40 Gbit/s system design and building blocks (e.g. transmitter, mux/demux, fibre link, receiver, ADM);
Components and subsystems for optical 40 Gbit/s signal generation, mux/demux and detection;
Dispersion accommodation techniques (e.g. MSSI) and the impact on fibre infrastructure (SSMF vs. DSF);
Basic limitations for 40 Gbit/s transport, e.g. chromatic dispersion, polarisation mode dispersion (PMD);
Linear vs. non-linear 40 Gbit/s transmission regime (non-soliton vs. soliton);
Signal modulation format (RZ vs. NRZ);
4x10 Gbit/s multiplexing/demultiplexing (OTDM vs. ETDM);
High sensitivity 40 Gbit/s signal detection (optical preamplifier);
Supporting high speed technologies (e.g. high speed integrated circuits).
HIGHWAY has so far achieved substantial progress with respect to component/subsystem development, subsystem/system functional tests, 40 Gbit/s transmission tests and the definition and preparation of field test infrastructures.

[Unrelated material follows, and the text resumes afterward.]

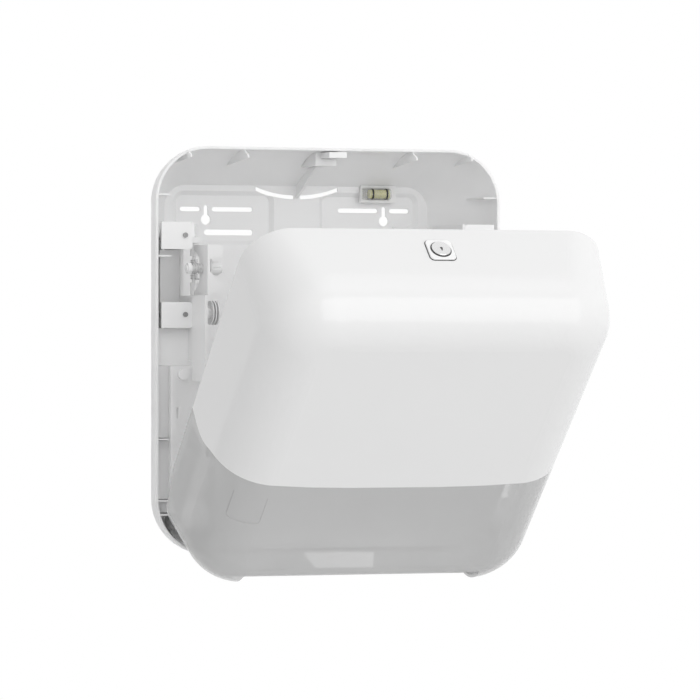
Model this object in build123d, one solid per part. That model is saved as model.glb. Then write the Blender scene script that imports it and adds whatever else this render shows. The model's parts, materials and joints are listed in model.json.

All basic system functionalities for 40 Gbit/s TDM transport have been demonstrated using the above-mentioned elements, including RZ signal generation, 40 Gbit/s (4x10 Gbit/s) pattern generation and modulation, 4x10 Gbit/s, 2x20 Gbit/s OTDM multiplexing, 10/20 GHz clock recovery from 40 Gbit/s, 40/10 Gbit/s optical demultiplexing, 10/40 Gbit/s ADM, 10/20 Gbit/s detection, 40 Gbit/s dispersion accommodation (MSSI);
40 Gbit/s (4x10 Gbit/s) transmission experiments over SSMF and DSF have been performed successfully, including clock extraction and BER measurements. 40 Gbit/s has been transmitted over up to 400 km of SSMF using MSSI for dispersion accommodation. These laboratory experiments have confirmed the viability of the proposed options;
Theoretical models for the evaluation of basic system limitations (chromatic dispersion, PMD, nonlinearities) and of dispersion accommodation (MSSI) at 40 Gbit/s have been developed and used for the analysis of long-haul transmission, in laboratory experiments. This work provides a solid theoretical background for the reliable prediction of system performance and final system specification;
The fibre link infrastructures for the system field tests have been defined and specified by the respective telecom operators.